REPUBLIC OF THE PHILIPPINES
G.R. No. 185023; August 24, 2011
FACTS: Mid-Pasig Land Development Corporation (MPLDC) owned two parcels of land, the payanig properties, with a total area of 18.4891 hectares, situated in Pasig City. Portions of the properties are leased to different business establishments. In 1986, the registered owner of MPLDC, Campos, voluntarily surrendered MPLDC to the Republic of the Philippines. On 30 September 2002, the Pasig City Assessor's Office sent MPLDC two notices of tax delinquency for its failure to pay real property tax on the properties for the period 1979 to 2001 totaling P256,858,555.86. In a letter dated 29 October 2002, Independent Realty Corporation informed the Pasig City Treasurer that the tax for the period 1979 to 1986 had been paid, and that the properties were exempt from tax beginning 1987 claiming that, upon the voluntary surrender Campos of the payanig properties to PCGG, there was a clear admission that these properties were part of the ill-gotten wealth of former President Marcos. As such, there was already constructive reconveyance to the State, which immediately placed these reconveyed properties under the control and stewardship of the PCGG as representative of the Republic of the Philippines. Under such special circumstance, these voluntary surrendered properties had already belonged to the State.

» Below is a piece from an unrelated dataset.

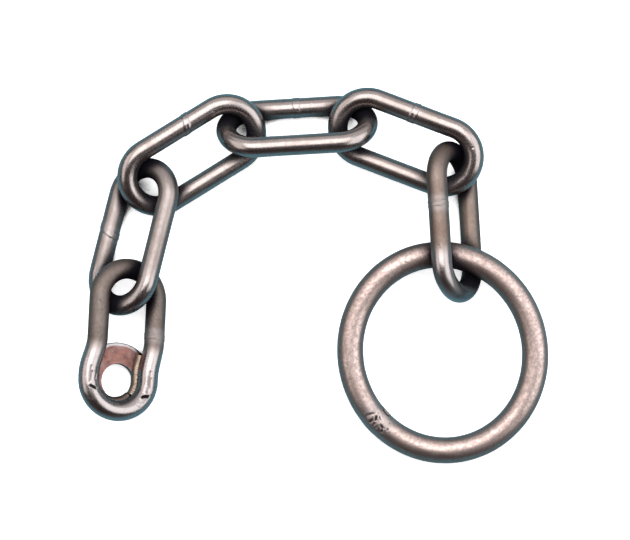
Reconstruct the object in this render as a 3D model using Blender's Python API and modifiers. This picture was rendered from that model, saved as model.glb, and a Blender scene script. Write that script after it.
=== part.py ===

ISSUE: Whether or not the subject real estate voluntary surrendered by its former owner, Campos, to the State are exempt from real property tax.
HELD: NO. Even as the Republic of the Philippines is now the owner of the properties in view of the voluntary surrender of MPLDC by its former registered owner, Campos, to the State, such transfer does not prevent a third party with a better right from claiming such properties in the proper forum. In the meantime, the Republic of the Philippines is the presumptive owner of the properties for taxation purposes. Section 234(a) of Republic Act No. 7160 states that properties owned by the Republic of the Philippines are exempt from real property tax "except when the beneficial use thereof has been granted, for consideration or otherwise, to a taxable person." Thus, the portions of the properties not leased to taxable entities are exempt from real estate tax while the portions of the properties leased to taxable entities are subject to real estate tax. The law imposes the liability to pay real estate tax on the Republic of the Philippines for the portions of the properties leased to taxable entities. It is, of course, assumed that the Republic of the Philippines passes on the real estate tax as part of the rent to the lessees.